• [WORK REQUIRED]: Find the line containing "part finishes it." and copy it exactly, along with every line after it up to and including the line containing "felt of light". Copy nothing else.

--- start of RECORD EXTRACTS ---

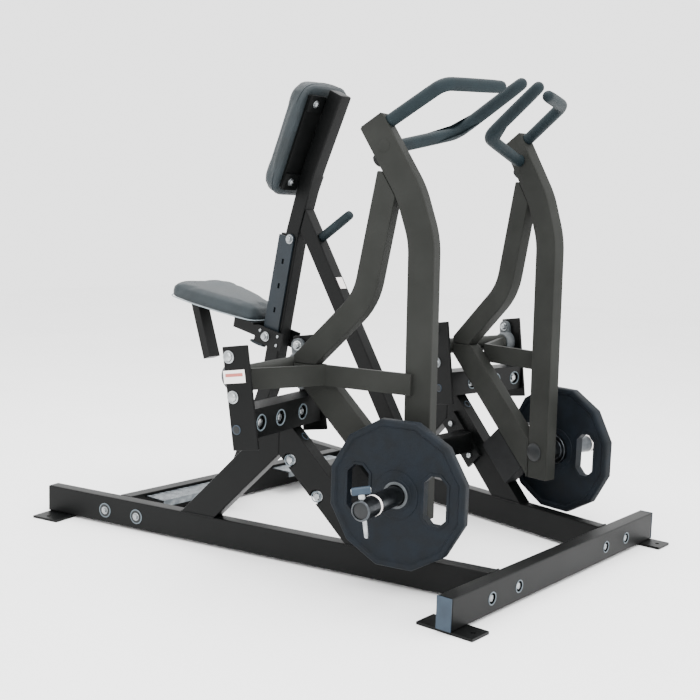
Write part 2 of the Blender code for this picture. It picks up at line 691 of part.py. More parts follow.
def lock_pin(side, tag):
    """The T-handled pin through the horn's end that keeps the disc on."""
    middle, up, across = pin_frame(side)
    start = middle - up * PIN_DOWN
    span, seat = PIN_DOWN + PIN_UP, PIN_DOWN + HORN_R + GAP
    profile = ((0, PIN_R * 0.6), (0.003, PIN_R), (seat, PIN_R), (seat, 0.0080), (span + 0.002, 0.0080))
    pin = turned(f"{tag}_lock_pin", start, up, profile, zinc(), 20, middle)
    away = up.cross(across).normalized()
    base = middle + up * PIN_UP
    rings = []
    for h in (0, HANDLE_H):
        rings.append([base + up * h + across * (a * HANDLE_L / 2) + away * (b * HANDLE_H / 2)
                      for a, b in ((-1, -1), (1, -1), (1, 1), (-1, 1))])
    join(pin, loft(f"handle_{tag}", rings, None, None, cutters))
    bevel(pin, 0.002, 2, 60)


# ---- post, pad and seat ----------------------------------------------------------------------
def main_post():
    outline = band(rounded(POST, 0.12, 4), POST_W)
    outline = clip(outline, Vector((0, RAIL_TOP + GAP)), Vector((0, 1)))
    post = prism("main_post", MIDDLE, [(p.x, p.y) for p in outline], -POST_T / 2, POST_T / 2, frame_paint())
    bevel(post, 0.004, 2, 50)


def brace():
    top, foot = Vector(BRACE[0]), Vector(BRACE[1])
    along = (foot - top).normalized()
    outline = band([top - along * 0.08, foot + along * 0.08], BRACE_W)
    outline = clip(outline, Vector((0, CROSS_TUBE_Z + CROSS_TUBE_H / 2 + GAP)), Vector((0, 1)))
    for low, high in ((Vector(POST[2]), Vector(POST[3])), (Vector(POST[1]), Vector(POST[2]))):
        run = (high - low).normalized()
        front = Vector((run.y, -run.x))
        outline = clip(outline, low + front * (POST_W / 2 + GAP), front)
    made = prism("post_brace", MIDDLE, [(p.x, p.y) for p in outline], -BRACE_T / 2, BRACE_T / 2, frame_paint())
    bevel(made, 0.004, 2, 50)
    face = Vector((-along.y, along.x))
    if face.x < 0:
        face = -face
    base = top + along * PEG_AT + face * (BRACE_W / 2 + GAP)
    start, way = Vector((base.x, 0, base.y)), Vector((face.x, 0, face.y))
    lift = Vector((-along.x, 0, -along.y)) * math.tan(PEG_LIFT)
    rings = [circle(start, way, PEG_R, 24)]
    for d, r in ((0.012, PEG_R), (PEG_L - 0.008, PEG_R), (PEG_L - 0.003, PEG_R * 0.85), (PEG_L, PEG_R * 0.5)):
        rings.append(circle(start + (way + lift) * d, way + lift, r, 24))
    loft("grip_peg", rings, rubber())


def pad_frame():
    lean = Vector((math.sin(PAD_LEAN), math.cos(PAD_LEAN)))
    rear = Vector((-lean.y, lean.x))
    return Vector(PAD_MID), lean, rear


def in_pad(a, y, n):
    """A world point from the pad's own frame: a up along it, n towards the user."""
    middle, lean, rear = pad_frame()
    p = middle + lean * a + rear * n
    return Vector((p.x, y, p.y))


def chest_pad():
    half_l, half_w, c = PAD_L / 2, PAD_W / 2, 0.040
    corners = [(-half_l, -half_w + c), (-half_l + c, -half_w), (half_l - c, -half_w), (half_l, -half_w + c),
               (half_l, half_w - c), (half_l - c, half_w), (-half_l + c, half_w), (-half_l, half_w - c)]
    def ring(n, inset):
        return [in_pad(a * (1 - inset / half_l), y * (1 - inset / half_w), n) for a, y in corners]
    rings = [ring(-PAD_T / 2, 0.006), ring(-PAD_T / 2 + 0.010, 0), ring(PAD_T / 2 - 0.014, 0), ring(PAD_T / 2, 0.014)]
    loft("chest_pad", rings, vinyl())


def pad_mount():
    back = -PAD_T / 2 - GAP
    half_l, half_w = PAD_L / 2 - 0.035, PAD_W / 2 - 0.028
    corners = [(-half_l, -half_w), (half_l, -half_w), (half_l, half_w), (-half_l, half_w)]
    board = loft("pad_mount", [[in_pad(a, y, n) for a, y in corners] for n in (back - BOARD_T, back)], frame_paint())
    inner = POST_T / 2 + GAP
    for a in (-0.118, 0.118):
        for side in (RIGHT, LEFT):
            y0, y1 = sorted((side * inner, side * (inner + 0.056)))
            corners = [(a - 0.024, y0), (a + 0.024, y0), (a + 0.024, y1), (a - 0.024, y1)]
            rings = [[in_pad(p, y, n) for p, y in corners] for n in (back - BOARD_T - 0.009, back - BOARD_T + 0.001)]
            join(board, loft(f"tab_{a}_{side}", rings, None, None, cutters))


def rail_frame():
    low, high = Vector(POST[1]), Vector(POST[2])
    along = (high - low).normalized()
    share = (SEAT_Z - low.y) / (high.y - low.y)
    return low.lerp(high, share), along


def in_rail(a, y, n):
    """A world point from the seat's frame: a forwards across the post, n up along it."""
    middle, along = rail_frame()
    ahead = Vector((along.y, -along.x))
    p = middle + ahead * a + along * n
    return Vector((p.x, y, p.y))


def rail_block(name, a, y, n, look, origin=None, group=None):
    corners = [(a[0], y[0]), (a[1], y[0]), (a[1], y[1]), (a[0], y[1])]
    rings = [[in_rail(p, q, r) for p, q in corners] for r in n]
    return loft(name, rings, look, origin, group)


def seat_rail():
    """Two guide plates beside the post and the toothed rack behind it."""
    n0, n1 = GUIDE_Z0 - SEAT_Z, GUIDE_Z1 - SEAT_Z
    for side, tag in ((RIGHT, "right"), (LEFT, "left")):
        y = sorted((side * (POST_T / 2 + GAP), side * (POST_T / 2 + GAP + GUIDE_T)))
        guide = rail_block(f"{tag}_seat_guide", (GUIDE_A0, GUIDE_A1), y, (n0, n1), plastic())
        for n in (0.075, 0.150, 0.225):
            hole = rail_block(f"slot_{tag}_{n}", (-0.016, -0.008), (-0.05, 0.05), (n, n + 0.016), None, None, cutters)
            cut(guide, hole)
    back = -POST_W / 2 - GAP
    rack = rail_block("seat_rack", (back - RACK_D, back), (-RACK_T / 2, RACK_T / 2), (n0, n1 + 0.004), frame_paint())
    for i in range(10):
        n = n0 + 0.060 + 0.025 * i
        cut(rack, rail_block(f"notch_{i}", (back - RACK_D - 0.01, back - RACK_D + 0.009), (-0.05, 0.05), (n, n + 0.010), None, None, cutters))


def seat():
    origin = in_rail(0, 0, 0)
    inner = CARRIAGE_Y
    outer = inner + CARRIAGE_T
    carriage = rail_block("seat_carriage", (PEDESTAL_A1 - 0.100, PEDESTAL_A1), (-outer, outer),
                          (-0.012, SEAT_PAD_TOP - SEAT_PAD_T - 0.006), frame_paint(), origin)
    for side in (RIGHT, LEFT):
        y = sorted((side * inner, side * outer))
        join(carriage, rail_block(f"cheek_{side}", (PEDESTAL_A1 - 0.004, CARRIAGE_A1), y, (-CARRIAGE_N, CARRIAGE_N - 0.005),
                                  None, None, cutters))
    base = SEAT_PAD_TOP - SEAT_PAD_T
    plate = rail_block("seat_plate", (PEDESTAL_A0, PEDESTAL_A1), (-0.058, 0.058), (base - 0.0062, base - GAP), None, None, cutters)
    join(carriage, plate)
    outline = [(a, -w) for a, w in SEAT_OUTLINE] + [(a, w) for a, w in reversed(SEAT_OUTLINE)]
    middle = sum(a for a, _ in outline) / len(outline)
    def ring(n, share):
        return [in_rail(middle + (a - middle) * share, y * share, n) for a, y in outline]
    rings = [ring(base, 0.97), ring(base + 0.008, 1), ring(SEAT_PAD_TOP - 0.010, 1), ring(SEAT_PAD_TOP, 0.94)]
    loft("seat_pad", rings, vinyl(), origin)
    roller = in_rail(-0.018, -outer - GAP, -0.002)
    turned("seat_roller_bolt", roller, (0, -1, 0), ((0, 0.0135), (0.004, 0.0135), (0.004, 0.009), (0.011, 0.009)),
           zinc(), 24, origin)
    join(carriage, lift_bar(base))
    lever(origin)


def lift_bar(base):
    """The bar under the seat that the user lifts it by."""
    top, foot = Vector((-1.362, 0.590)), Vector((-1.304, 0.428))
    outline = band([top - (foot - top).normalized() * 0.05, foot], 0.030)
    seat_middle, along = rail_frame()
    outline = clip(outline, seat_middle + along * (base - 0.004), -along)
    return prism("lift_bar", MIDDLE, [(p.x, p.y) for p in outline], -0.0225, 0.0225, None, None, cutters)


def lever(origin):
    """The release lever under the carriage, on a cross pin behind the rack."""
    pin = in_rail(PEDESTAL_A1 + 0.002, 0, -CARRIAGE_N - 0.012)
    profile = ((-0.005, 0.009), (0.0, 0.010), (0.030, 0.009), (0.056, 0.004))
    way = Vector((-1, 0, 0.12)).normalized()
    turned("seat_release_lever", pin, way, profile, rubber(), 16, pin)


def main():
    clear_scene()
    make_collections()
    front_rail()
    rear_cross()
    front_cross()
    for side, tag in ((RIGHT, "right"), (LEFT, "left")):
        base_rail(side, tag)
        footplate(side, tag)
        leg(side, tag, "rear", -1)
        leg(side, tag, "forward", 1)
        pivot_beam(side, tag)
        for word, v0 in (("inner", BRACKET_V_IN), ("outer", BRACKET_V_OUT)):
            bracket(side, tag, word, v0)
            bearing(side, tag, word)
        bumper(side, tag)
        front_tube(side, tag)
        rear_tube(side, tag)
        diagonal(side, tag)
        outrigger(side, tag)
        upper_grip(side, tag)
        inner_grip(side, tag)
        horn(side, tag)
        disc(side, tag)
        lock_pin(side, tag)
    main_post()
    brace()
    chest_pad()
    pad_mount()
    seat_rail()
    seat()
    for obj in list(parts.objects) + list(cutters.objects):
        obj.location.x += MIDDLE_X


main()
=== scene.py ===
import json
import math

import bmesh
import bpy
from mathutils import Matrix, Vector

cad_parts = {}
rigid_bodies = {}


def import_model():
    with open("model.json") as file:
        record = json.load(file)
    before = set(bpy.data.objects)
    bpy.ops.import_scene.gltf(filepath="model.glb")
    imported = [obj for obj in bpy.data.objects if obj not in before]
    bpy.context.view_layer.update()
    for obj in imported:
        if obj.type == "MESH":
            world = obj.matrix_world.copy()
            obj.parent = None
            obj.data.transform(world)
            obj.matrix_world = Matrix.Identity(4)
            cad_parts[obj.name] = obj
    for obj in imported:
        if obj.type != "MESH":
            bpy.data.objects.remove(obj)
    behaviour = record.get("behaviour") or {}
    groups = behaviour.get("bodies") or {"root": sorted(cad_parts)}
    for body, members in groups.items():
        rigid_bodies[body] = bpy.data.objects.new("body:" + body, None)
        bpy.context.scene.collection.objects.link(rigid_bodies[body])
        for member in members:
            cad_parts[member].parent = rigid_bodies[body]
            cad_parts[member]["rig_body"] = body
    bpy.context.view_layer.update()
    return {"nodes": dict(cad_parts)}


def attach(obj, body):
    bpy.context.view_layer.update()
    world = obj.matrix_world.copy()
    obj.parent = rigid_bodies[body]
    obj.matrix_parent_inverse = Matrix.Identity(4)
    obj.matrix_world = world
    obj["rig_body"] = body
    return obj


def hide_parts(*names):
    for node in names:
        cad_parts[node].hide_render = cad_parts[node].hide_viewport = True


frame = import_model()

# Sizes shared with the CAD, in metres.
SPLAY = math.radians(10.66)
MIDDLE_X = 0.6793
GAP = 0.0003
RAIL_TOP, RAIL_V, TUBE_T = 0.082, 0.258, 0.040
CROSS_X = -1.160
FOOTPLATE_X1, FOOTPLATE_TOP = -1.064, 0.074
APEX, LEG_W = (-0.683, 0.283), 0.080
BEAM_U0, BEAM_U1, BEAM_Z0, BEAM_Z1 = -0.678, -0.616, 0.366, 0.438
BRACKET_V_IN, BRACKET_V_OUT, PLATE_T = 0.176, 0.492, 0.008
BRACKET_TOP, BRACKET_BOTTOM = (-0.672, 0.584), (-0.634, 0.338)
PIVOT = (-0.680, 0.509)
ARM_V, ARM_T = 0.242, 0.040
HEAD, KNEE = (-0.457, 1.124), (-0.350, 0.957)
FRONT_TUBE_W, ARM_WELD_U = 0.070, -0.3375
HORN, HORN_R, HORN_V1, STOP_R = (-0.3128, 0.2465), 0.0245, 0.515, 0.042
DISC_R, DISC_BORE_R, DISC_V0, DISC_V1 = 0.1835, 0.0255, 0.316, 0.345
HAND_HOLE_U, HAND_HOLE_W, HAND_HOLE_H = 0.102, 0.058, 0.118
PIN_V, PIN_R, PIN_DOWN, PIN_UP = 0.500, 0.0055, 0.064, 0.0345
PIN_LEAN, HANDLE_TURN, HANDLE_L, HANDLE_H = math.radians(10), math.radians(30), 0.044, 0.017
PAD_LEAN, PAD_MID = math.radians(22.6), (-0.920, 1.112)
PAD_L, PAD_W, PAD_T, BOARD_T = 0.345, 0.215, 0.056, 0.008
POST_LOW, POST_HIGH, POST_T = (-1.038, 0.375), (-0.945, 0.840), 0.045
SEAT_Z, SEAT_PAD_TOP, SEAT_PAD_T = 0.523, 0.076, 0.046
GUIDE_T, GUIDE_TOP = 0.005, 0.832
SEAT_OUTLINE = ((-0.397, 0.085), (-0.375, 0.122), (-0.300, 0.121), (-0.200, 0.100), (-0.120, 0.076),
                (-0.070, 0.052))
BRACE_TOP, BRACE_FOOT, BRACE_W = (-0.9263, 0.9119), (-0.5230, 0.2603), 0.050
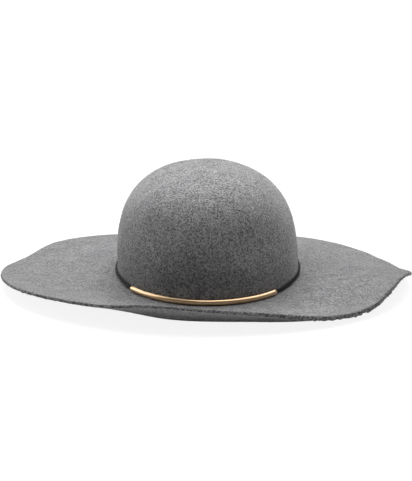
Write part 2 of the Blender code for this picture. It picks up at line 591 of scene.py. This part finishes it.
@dataclass(frozen=True)
class HeatheredFelt:
    """Wool felt of light and dark fibres matted together."""

    name: str = "heathered_grey_felt"
    dark: Colour = (0.040, 0.040, 0.042)
    light: Colour = (0.54, 0.535, 0.54)
    middle: float = 0.36
    tufts: Spots = Spots(620, 1.0, 0.37, (0.34, 0.66))
    clumps: Spots = Spots(240, 1.0, 0.09, (0.30, 0.70))
    grain: Spots = Spots(1300, 2.0, 0.6)
    cloud: Spots = Spots(90, 3.0, 0.26)
    broad: Spots = Spots(22, 2.0, 0.14)
    pale: tuple[Streak, ...] = (
        Streak(1100, 260, (0, 0, 15)),
        Streak(1100, 260, (0, 70, 100)),
        Streak(1000, 240, (50, 20, 60)),
    )
    pale_ends: tuple[float, float] = (0.60, 0.78)
    pale_share: float = 0.25
    deep: tuple[Streak, ...] = (Streak(1000, 240, (0, 0, 130)), Streak(1000, 240, (80, 60, 20)))
    deep_ends: tuple[float, float] = (0.58, 0.76)
    deep_share: float = 0.22
    sheen: float = 0.45
    relief: float = 0.0005
    relief_shares: tuple[float, float, float] = (0.4, 0.5, 0.3)

    def material(self) -> bpy.types.Material:
        """Builds the felt's material.

        Returns:
            The material.
        """
        shade = Shade(self.name)
        pale = shade.streaks(self.pale).between(*self.pale_ends)
        deep = shade.streaks(self.deep).between(*self.deep_ends)
        tufts, grain = shade.spots(self.tufts), shade.spots(self.grain)
        tone = shade.shift(self.tufts, tufts) + shade.shift(self.clumps) + shade.shift(self.grain, grain)
        tone = tone + shade.shift(self.cloud) + shade.shift(self.broad)
        tone = tone + pale * self.pale_share - deep * self.deep_share + self.middle
        on_spots, on_pale, on_deep = self.relief_shares
        relief = tufts * on_spots + grain * on_spots + pale * on_pale - deep * on_deep
        return shade.dress(
            Base_Color=shade.mix(tone, self.dark, self.light),
            Roughness=0.95,
            Specular_IOR_Level=0.15,
            Sheen_Weight=self.sheen,
            Sheen_Roughness=0.45,
            Sheen_Tint=(0.85, 0.85, 0.87),
            Normal=shade.bump(relief, self.relief, strength=0.8),
        )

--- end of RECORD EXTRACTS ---

• [IN RESPONSE]:
Write part 2 of the Blender code for this picture. It picks up at line 591 of scene.py. This part finishes it.
@dataclass(frozen=True)
class HeatheredFelt:
    """Wool felt of light and dark fibres matted together."""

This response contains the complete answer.